Berdasarkan dari tradisi yang dilakukan oleh orang-orang kafir tersebut, mengapa pada akhirnya kaum muslim ikut terjebak suka cita yang mereka lakukan? Tanpa mereka sadari, saat ini mereka larut dalam perayaan tradisi di luar ajaran Islam.
Bukankah Allah SWT telah berfirman yang artinya: “Dan orang-orang Yahudi dan Nasrani tidak akan rela kepadamu (Muhammad) sebelum engkau mengikuti agama mereka. Katakanlah, “Sesungguhnya petunjuk Allah itulah petunjuk (yang sebenarnya). Dan jika engkau mengikuti keinginan mereka setelah ilmu (kebenaran) sampai kepadamu, tidak akan ada bagimu pelindung dan penolong dari Allah.”(QS. Al-Baqarah : 120).
Senada dengan hadits Rasulullah SAW, ”Orang yang menyerupai suatu kaum, maka ia bagian dari kaum tersebut” (HR. Abu Daud, 4031, di hasankan oleh Ibnu Hajar di Fathul Bari, 10/282, di shahihkan oleh Ahmad Syakir di ‘Umdatut Tafsir, 1/152).

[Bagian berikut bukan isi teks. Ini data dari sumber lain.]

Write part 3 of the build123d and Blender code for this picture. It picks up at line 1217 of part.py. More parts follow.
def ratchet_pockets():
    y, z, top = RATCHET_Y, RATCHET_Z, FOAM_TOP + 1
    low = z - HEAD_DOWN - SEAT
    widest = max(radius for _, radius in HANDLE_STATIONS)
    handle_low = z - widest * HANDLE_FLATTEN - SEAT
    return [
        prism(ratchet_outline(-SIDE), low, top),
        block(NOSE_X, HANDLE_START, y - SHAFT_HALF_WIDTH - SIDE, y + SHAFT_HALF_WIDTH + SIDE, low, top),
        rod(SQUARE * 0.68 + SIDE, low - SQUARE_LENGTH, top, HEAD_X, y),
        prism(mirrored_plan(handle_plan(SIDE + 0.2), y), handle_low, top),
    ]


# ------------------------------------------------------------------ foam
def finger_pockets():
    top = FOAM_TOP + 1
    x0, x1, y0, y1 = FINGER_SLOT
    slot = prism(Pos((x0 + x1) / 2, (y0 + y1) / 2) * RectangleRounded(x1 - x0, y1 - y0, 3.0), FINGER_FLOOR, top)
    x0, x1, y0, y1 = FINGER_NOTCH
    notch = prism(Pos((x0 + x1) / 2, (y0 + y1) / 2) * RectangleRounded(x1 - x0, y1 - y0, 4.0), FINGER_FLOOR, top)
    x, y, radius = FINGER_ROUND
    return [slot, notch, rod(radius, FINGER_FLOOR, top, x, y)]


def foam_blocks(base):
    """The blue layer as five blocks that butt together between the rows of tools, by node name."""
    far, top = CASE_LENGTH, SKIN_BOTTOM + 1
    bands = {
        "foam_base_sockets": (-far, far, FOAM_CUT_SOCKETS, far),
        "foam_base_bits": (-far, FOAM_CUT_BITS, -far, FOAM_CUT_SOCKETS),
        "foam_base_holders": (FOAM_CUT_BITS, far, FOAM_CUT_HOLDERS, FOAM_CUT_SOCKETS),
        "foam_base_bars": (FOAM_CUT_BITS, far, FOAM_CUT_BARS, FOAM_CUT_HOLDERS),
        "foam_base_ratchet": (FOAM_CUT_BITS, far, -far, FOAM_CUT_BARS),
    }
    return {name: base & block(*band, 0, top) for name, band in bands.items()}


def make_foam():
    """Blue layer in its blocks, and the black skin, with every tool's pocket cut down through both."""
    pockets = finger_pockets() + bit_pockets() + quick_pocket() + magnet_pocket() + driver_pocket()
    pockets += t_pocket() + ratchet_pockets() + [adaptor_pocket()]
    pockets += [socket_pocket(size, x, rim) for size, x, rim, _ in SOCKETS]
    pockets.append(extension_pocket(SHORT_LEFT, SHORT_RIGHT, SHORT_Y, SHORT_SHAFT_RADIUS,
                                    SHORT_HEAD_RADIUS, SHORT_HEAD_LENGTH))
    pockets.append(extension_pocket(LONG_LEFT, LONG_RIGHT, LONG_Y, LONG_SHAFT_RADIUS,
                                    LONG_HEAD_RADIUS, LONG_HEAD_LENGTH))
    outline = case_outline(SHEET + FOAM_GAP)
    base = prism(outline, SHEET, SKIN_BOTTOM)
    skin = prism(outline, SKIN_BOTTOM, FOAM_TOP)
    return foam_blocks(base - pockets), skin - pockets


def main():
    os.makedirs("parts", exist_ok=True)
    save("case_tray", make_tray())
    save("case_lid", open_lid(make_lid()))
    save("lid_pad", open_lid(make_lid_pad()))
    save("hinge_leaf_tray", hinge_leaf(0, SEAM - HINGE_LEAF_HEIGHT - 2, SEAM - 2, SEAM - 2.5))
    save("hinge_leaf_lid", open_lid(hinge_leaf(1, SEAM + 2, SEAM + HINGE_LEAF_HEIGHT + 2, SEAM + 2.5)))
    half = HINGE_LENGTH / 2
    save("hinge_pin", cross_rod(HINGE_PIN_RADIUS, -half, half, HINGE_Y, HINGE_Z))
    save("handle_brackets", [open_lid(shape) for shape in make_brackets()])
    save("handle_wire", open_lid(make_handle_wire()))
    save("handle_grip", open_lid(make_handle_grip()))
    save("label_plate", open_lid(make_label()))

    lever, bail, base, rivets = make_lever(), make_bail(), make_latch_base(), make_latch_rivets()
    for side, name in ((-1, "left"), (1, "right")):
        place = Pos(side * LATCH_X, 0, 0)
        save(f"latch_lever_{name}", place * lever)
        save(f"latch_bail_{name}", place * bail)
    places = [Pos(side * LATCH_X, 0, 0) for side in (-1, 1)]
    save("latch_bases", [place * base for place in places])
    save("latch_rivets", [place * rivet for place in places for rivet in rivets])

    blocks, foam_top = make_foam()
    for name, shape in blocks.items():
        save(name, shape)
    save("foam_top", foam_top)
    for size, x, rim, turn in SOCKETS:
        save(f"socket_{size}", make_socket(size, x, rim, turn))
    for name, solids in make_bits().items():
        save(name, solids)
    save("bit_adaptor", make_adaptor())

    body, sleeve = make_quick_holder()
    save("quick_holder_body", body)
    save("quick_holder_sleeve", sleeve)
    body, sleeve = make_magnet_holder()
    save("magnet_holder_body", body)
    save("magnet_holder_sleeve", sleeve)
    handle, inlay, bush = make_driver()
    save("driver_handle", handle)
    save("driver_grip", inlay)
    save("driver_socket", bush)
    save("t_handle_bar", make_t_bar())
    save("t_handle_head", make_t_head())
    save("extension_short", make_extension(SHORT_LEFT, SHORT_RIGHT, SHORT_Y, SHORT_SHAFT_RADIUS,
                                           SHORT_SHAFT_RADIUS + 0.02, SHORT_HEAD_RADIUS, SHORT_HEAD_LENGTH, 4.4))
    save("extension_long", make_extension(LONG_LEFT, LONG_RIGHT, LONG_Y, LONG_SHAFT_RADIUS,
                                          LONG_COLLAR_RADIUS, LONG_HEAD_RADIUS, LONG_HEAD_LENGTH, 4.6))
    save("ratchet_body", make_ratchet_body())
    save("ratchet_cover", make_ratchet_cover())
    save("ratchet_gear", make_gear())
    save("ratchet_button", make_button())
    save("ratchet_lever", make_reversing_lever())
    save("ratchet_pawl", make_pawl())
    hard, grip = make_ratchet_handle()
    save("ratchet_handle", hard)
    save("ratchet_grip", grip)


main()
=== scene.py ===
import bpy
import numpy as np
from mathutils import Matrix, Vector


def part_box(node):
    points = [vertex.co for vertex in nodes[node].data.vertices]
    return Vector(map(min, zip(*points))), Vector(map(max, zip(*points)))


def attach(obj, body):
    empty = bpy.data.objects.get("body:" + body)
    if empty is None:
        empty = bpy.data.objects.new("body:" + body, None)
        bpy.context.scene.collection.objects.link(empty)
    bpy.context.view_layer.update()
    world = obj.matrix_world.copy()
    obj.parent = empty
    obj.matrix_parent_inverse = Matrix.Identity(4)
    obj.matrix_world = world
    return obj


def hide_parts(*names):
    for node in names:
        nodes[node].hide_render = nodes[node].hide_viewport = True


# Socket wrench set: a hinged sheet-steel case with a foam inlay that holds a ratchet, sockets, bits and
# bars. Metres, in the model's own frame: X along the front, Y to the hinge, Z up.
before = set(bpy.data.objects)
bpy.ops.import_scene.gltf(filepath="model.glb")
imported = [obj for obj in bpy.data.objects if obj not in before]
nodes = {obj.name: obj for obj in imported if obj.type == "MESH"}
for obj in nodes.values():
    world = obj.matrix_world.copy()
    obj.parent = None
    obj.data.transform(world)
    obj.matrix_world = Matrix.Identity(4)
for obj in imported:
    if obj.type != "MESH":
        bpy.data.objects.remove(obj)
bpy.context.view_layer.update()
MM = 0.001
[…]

Kedua dalil ini menunjukkan larangan yang keras bagi seorang muslim untuk mengikuti syariat agama di luar Islam. Tetapi, sebagian kaum muslim tidak menyadari dan menganggap ini hanya sebagai tradisi biasa, padahal sejatinya dapat menyebabkan seseorang lalai dan menjadi lemah imannya.
Semua yang terjadi bukan tanpa sebab. Sejatinya, Islam adalah agama yang sempurna, agama yang diridhoi Allah SWT. Semua tidak lepas akibat ketida pahaman kaum muslim terhadap syariat Islam. Pondasi agama yang tidak kokoh, tidak murni mengakibatkan terjadinya pelanggaran terhadap syariat.

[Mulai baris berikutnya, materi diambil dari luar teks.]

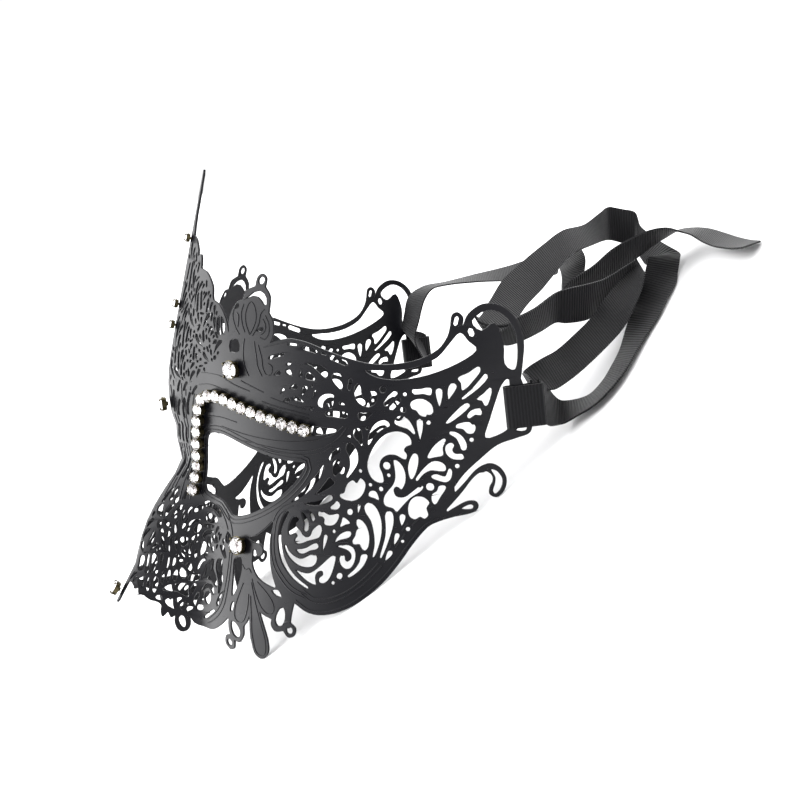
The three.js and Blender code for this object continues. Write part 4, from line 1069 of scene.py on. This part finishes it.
def spaced(points, count):
    """Places at equal steps along a smooth curve through the points."""
    fine = through(points, 40)
    lengths = lengths_along(fine)
    places = []
    for i in range(count):
        goal = lengths[-1] * i / (count - 1)
        k = max(1, next(k for k, length in enumerate(lengths) if length >= goal - 1e-6))
        part = (goal - lengths[k - 1]) / (lengths[k] - lengths[k - 1])
        places.append(tuple(a + (b - a) * part for a, b in zip(fine[k - 1], fine[k])))
    return places


# Single crystals: name, place on the sheet, radius, and how far the cup stands off the sheet
single_crystals = [("crown", 0, 72, forehead_radius, low_stand),
                   ("upper_forehead", 0, 50, forehead_radius, low_stand),
                   ("lower_forehead", 0, 43, forehead_radius, low_stand),
                   ("between_brows", 0, 16, crest_radius, high_stand),
                   ("nose_tip", 0, -48, crest_radius, high_stand)]
for side, hand in hands:
    single_crystals.append((f"{side}_brow", 37.6 * hand, 28.6, large_radius, low_stand))
    single_crystals.append((f"{side}_cheek", 34.6 * hand, -31, large_radius, low_stand))
stalks = {large_radius: 0.3, crest_radius: 0.6, forehead_radius: 0.6}
stone_models = {radius: cut_stone(radius) for radius in (*stalks, row_radius)}
cup_models = {radius: claw_cup(radius, 0, radius / 2 + 0.35, 20, stalk) for radius, stalk in stalks.items()}
for name, u, v, radius, lift in single_crystals:
    cup = copy_to(cup_models[radius], f"{name}_claw_cup", seat_at(u, v, lift))
    add_piece(cup, "claw_metal", f"{name}_cup")
    stone = copy_to(stone_models[radius], f"{name}_cut_stone", seat_at(u, v, lift + cup_floor + radius / 2))
    add_piece(stone, "crystal", f"{name}_crystal")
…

Sistem yang menjadi pandangan/akidah kaum muslim saat ini adalah sekularisme, yaitu fasluddiin anil hayah (pemisahan agama dari kehidupan). Agama hanya dianggap ibadah ritual semata hingga aturan kehidupan di luar ibadah menggunakan aturan manusia. Akidah sekularisme hanya mengatur ibadah ritual, seperti sholat, puasa, membayar zakat, berangkat haji/umroh.

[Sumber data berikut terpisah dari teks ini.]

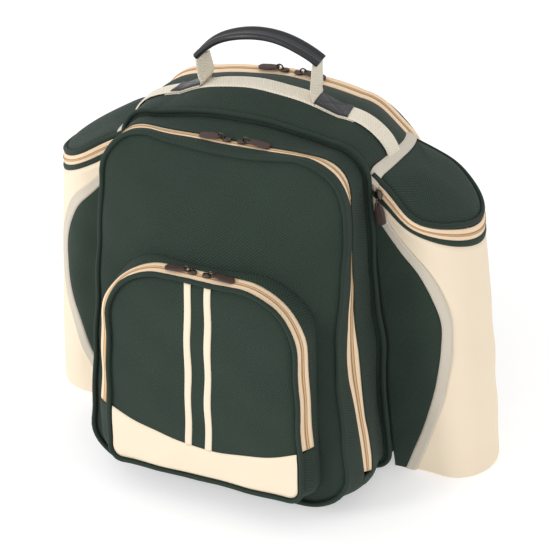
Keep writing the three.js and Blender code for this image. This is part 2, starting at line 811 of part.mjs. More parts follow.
// Zip pulls, each made lying along +X on a tape in the XY plane: a slider with its ring, and a tab
function pullParts() {
  const half = sliderWidth / 2;
  const body = loft([
    [[-sliderLength / 2, 0.6], [-sliderLength / 2 + 1.5, 1]],
    [[sliderLength / 2 - 1.5, 1], [sliderLength / 2, 0.6]],
  ].flat().map(([x, wide]) => [[-1, 0], [1, 0], [0.7, 1], [-0.7, 1]].map(
    ([y, h]) => vec(x, y * half * wide, h * sliderHeight * (0.6 + 0.4 * wide)),
  )));
  const ringCentre = sliderLength / 2 + ringRadius - 2.4;
  const ringHeight = ringRadius + ringWire;
  const ringPath = range(8, (i) => {
    const angle = Math.PI * i / 4;
    return vec(ringCentre + ringRadius * Math.cos(angle), 0, ringHeight + ringRadius * Math.sin(angle));
  });
  const ringShape = tube(ringPath, ringWire, vec(0, 1, 0), true, 5);
  const slider = fromSolid(solid(body).add(solid(ringShape)));

  const shape = new THREE.Shape();
  const wide = tabWidth / 2;
  const roundStart = tabLength - 3 - wide;
  shape.moveTo(-3, -wide * 0.6);
  shape.lineTo(roundStart, -wide);
  shape.absarc(roundStart, 0, wide, -Math.PI / 2, Math.PI / 2);
  shape.lineTo(-3, wide * 0.6);
  shape.closePath();
  const hole = new THREE.Path();
  hole.absarc(0, 0, tabHole, 0, 2 * Math.PI, true);
  shape.holes.push(hole);
  const tab = new THREE.ExtrudeGeometry(
    shape,
    { depth: tabThickness, bevelEnabled: false, curveSegments: 3 },
  );
  tab.translate(0, 0, -tabThickness / 2);
  tab.rotateY(Math.asin((ringHeight - tabThickness / 2 - 2 * seamGap) / tabLength) * 0.8);
  tab.translate(ringCentre + ringRadius, 0, ringHeight);
  return { slider, tab: fromSolid(solid(tab)) };
}

const pull = pullParts();

// A pull at a place on a zip, with the direction that its tab lies in and the way up from the tape
function placePull(name, at, along, up) {
  const across = up.clone().cross(along).normalize();
  const turn = new THREE.Matrix4().makeBasis(along, across, along.clone().cross(across).normalize());
  const pieces = [['slider', pull.slider, bronze], ['tab', pull.tab, brownLeather]];
  for (const [part, geometry, material] of pieces) {
    const mesh = place(`${name}_${part}`, geometry, material);
    mesh.quaternion.setFromRotationMatrix(turn);
    mesh.position.copy(at).addScaledVector(up, coilRise + 2 * seamGap);
  }
}

// A place on top of the wall between two outlines
function wallTop(front, rear, share, x) {
  const s = mix(front, rear, share);
  const z = s.top + crownAt(s, x);
  return vec(x, s.y + s.lean * z - (s.dome ? s.dome * plateBulge(x, z) : 0), z);
}

// Two pulls head to head on top of a zip. Each lies flat on the tape, along it and across it.
function placePair(name, middle, front, rear, [from, to]) {
  for (const [side, word] of [[-1, 'left'], [1, 'right']]) {
    const x = middle + side * pullSpacing / 2;
    const near = wallTop(front, rear, (from + to) / 2, x);
    const far = wallTop(front, rear, (from + to) / 2, x + side * tabLength);
    const along = far.sub(near).normalize();
    const across = wallTop(front, rear, to, x).sub(wallTop(front, rear, from, x));
    const up = vec(1, 0, 0).cross(across).normalize();
    up.addScaledVector(along, -up.dot(along)).normalize();
    placePull(`${name}_${word}`, near, along, up);
  }
}

// One pull hangs at the front end of each bottle pocket's zip
for (const [name, side] of [['left', -1], ['right', 1]]) {
  const out = 2 * bindingWidth;
  const height = lidLevel(hingeX + out) - lidZipWidth / 2;
  placePull(`${name}_pocket`, bottleFront(out, height, sidePullStand, side), vec(0, 0, -1), vec(0, -1, 0));
}

placePair('front_pocket', pocketPullMiddle, pocketFace, pocketSeat, pocketZipSpan(pocketHeight));
placePair('plate_pocket', platePullMiddle, plateFace, plateSeat, plateZipSpan(plateHeight));
placePair('body', bodyPullMiddle, bodyRear, backSeam, [0, 1]);

// Shoulder straps on the back panel, each a padded strap and the webbing tail below it
const backAt = (z) => backFace.y + backFace.lean * z;

function ribbon(curve, width, thickness) {
  return spread(2 * curve.points.length, (t) => {
    const p = curve.getPoint(t);
    const along = curve.getTangent(t);
    const across = vec(1, 0, 0).addScaledVector(along, -along.x).normalize();
    const out = across.clone().cross(along).normalize();
    return [[-1, -0.4], [-0.9, -1], [0.9, -1], [1, -0.4], [1, 0.4], [0.9, 1], [-0.9, 1], [-1, 0.4]].map(
      ([a, b]) => p.clone().addScaledVector(across, a * width / 2).addScaledVector(out, b * thickness / 2),
    );
  });
}

const strapRoute = [
  { down: 0, reach: -0.04, spread: 0 },
  { down: 0.07, reach: 0.55, spread: 0.02 },
  { down: 0.25, reach: 0.93, spread: 0.12 },
  { down: 0.5, reach: 1, spread: 0.35 },
  { down: 0.8, reach: 0.86, spread: 0.75 },
  { down: 1, reach: 0.7, spread: 1 },
];

function makeStrap(name, side) {
  const clear = strapThickness / 2 + seamGap;
  const points = strapRoute.map((row) => {
    const z = lerp(strapTopHeight, strapFootHeight, row.down);
    const x = side * lerp(strapTopSpread, strapFootSpread, row.spread);
    return vec(x, backAt(z) + clear + row.reach * strapReach, z);
  });
  const route = new THREE.CatmullRomCurve3(points);
  place(`${name}_shoulder_strap`, loft(ribbon(route, strapWidth, strapThickness)), greenCanvas);
  const start = route.getPoint(1).addScaledVector(route.getTangent(1), 4 * seamGap);
  const footX = side * (bodyHalfWidth - tailFootInset);
  const foot = vec(footX, backAt(tailFootHeight) + tailThickness + seamGap, tailFootHeight);
  const middle = start.clone().lerp(foot, 0.5).add(vec(0, tailBow, 0));
  const tail = new THREE.CatmullRomCurve3([start, middle, foot]);
  place(`${name}_strap_tail`, loft(ribbon(tail, tailWidth, tailThickness)), creamWebbing);
}

makeStrap('left', -1);
makeStrap('right', 1);

// Stand the bag on the origin
bag.updateMatrixWorld(true);
const bounds = new THREE.Box3().setFromObject(bag, true);
const middle = bounds.getCenter(vec(0, 0, 0));
bag.position.set(-middle.x, -middle.y, -bounds.min.z);

export default bag;
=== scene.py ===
# %% [markdown]
# # A picnic cooler backpack
# The bag is sewn from dark green and cream canvas. It has an insulated body, a large and a small
# pocket on the front, a bottle pocket on each side, a carrying handle, and straps on the back.
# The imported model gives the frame: where each piece sits and how large it is. Each cell below
# makes one kind of piece as a surface worked out with numpy, and lays it over that frame.

# %% Load the frame
import math

import bpy
import numpy as np
from mathutils import Matrix, Vector


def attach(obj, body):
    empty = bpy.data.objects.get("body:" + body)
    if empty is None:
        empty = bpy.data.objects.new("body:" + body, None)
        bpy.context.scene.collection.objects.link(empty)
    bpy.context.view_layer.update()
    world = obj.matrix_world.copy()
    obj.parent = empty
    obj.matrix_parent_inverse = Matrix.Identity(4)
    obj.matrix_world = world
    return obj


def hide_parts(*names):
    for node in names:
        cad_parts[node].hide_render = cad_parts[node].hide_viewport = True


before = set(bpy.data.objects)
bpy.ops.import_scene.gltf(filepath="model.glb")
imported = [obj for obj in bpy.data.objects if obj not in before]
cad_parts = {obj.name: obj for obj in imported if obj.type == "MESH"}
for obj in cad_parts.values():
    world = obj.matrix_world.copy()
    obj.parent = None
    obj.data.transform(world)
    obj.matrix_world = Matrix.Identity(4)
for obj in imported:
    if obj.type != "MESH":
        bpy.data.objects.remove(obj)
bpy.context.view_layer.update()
print("nodes in the frame:", len(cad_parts))

# %% [markdown]
# ## Camera
# The photograph was taken from the front right and from above, with a long lens. A camera that
# far away keeps upright edges almost parallel. It is turned a little about its own axis, as the
# photographer's was.

# %% Camera
camera_target = Vector((0.01656, 0.00315, 0.2015))
camera_turn = math.radians(25.22)
camera_rise = math.radians(34.06)
camera_roll = math.radians(-3.0)
camera_distance = 2.2

away = Vector((
    math.sin(camera_turn) * math.cos(camera_rise),
    -math.cos(camera_turn) * math.cos(camera_rise),
    math.sin(camera_rise),
))
camera_data = bpy.data.cameras.new("camera")
camera_data.lens = 131.4
camera_data.sensor_width = 36.0
camera = bpy.data.objects.new("camera", camera_data)
bpy.context.scene.collection.objects.link(camera)
camera.location = camera_target + away * camera_distance
level = Vector((math.cos(camera_turn), math.sin(camera_turn), 0))
upward = away.cross(level)
right = level * math.cos(camera_roll) + upward * math.sin(camera_roll)
up = upward * math.cos(camera_roll) - level * math.sin(camera_roll)
camera.rotation_euler = Matrix((right, up, away)).transposed().to_euler()
bpy.context.scene.camera = camera

# %% [markdown]
# ## Light and floor
# A soft studio: an even white surround, and one large light from the front left, so that the
# bag's right side falls into shade. The floor is paper lit from below, as a product table is,
# which keeps the contact shadow pale.

# %% Colours and nodes


def linear(code, alpha=1.0):
    """A hex colour as linear light: each channel is undone from its sRGB curve."""
    channels = [int(code[i:i + 2], 16) / 255 for i in (1, 3, 5)]
    bright = [c / 12.92 if c <= 0.04045 else ((c + 0.055) / 1.055) ** 2.4 for c in channels]
    return (*bright, alpha)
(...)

Padahal, Islam harus dijalankan secara kafah, menyeluruh dan sempurna. Pun dalam hal meninggalkan tradisi dan perayaan di luar agama Islam. Seorang penguasa dalam sistem Islam akan menjadi raa’in (pengurus) dan junnah (pelindung) bagi rakyatnya. Maka, penguasa juga turut hadir dalam menjaga akidah umatnya dengan berbagai pengaturan yang sesuai Alquran dan Hadits. Wallahu’alam bishowwab.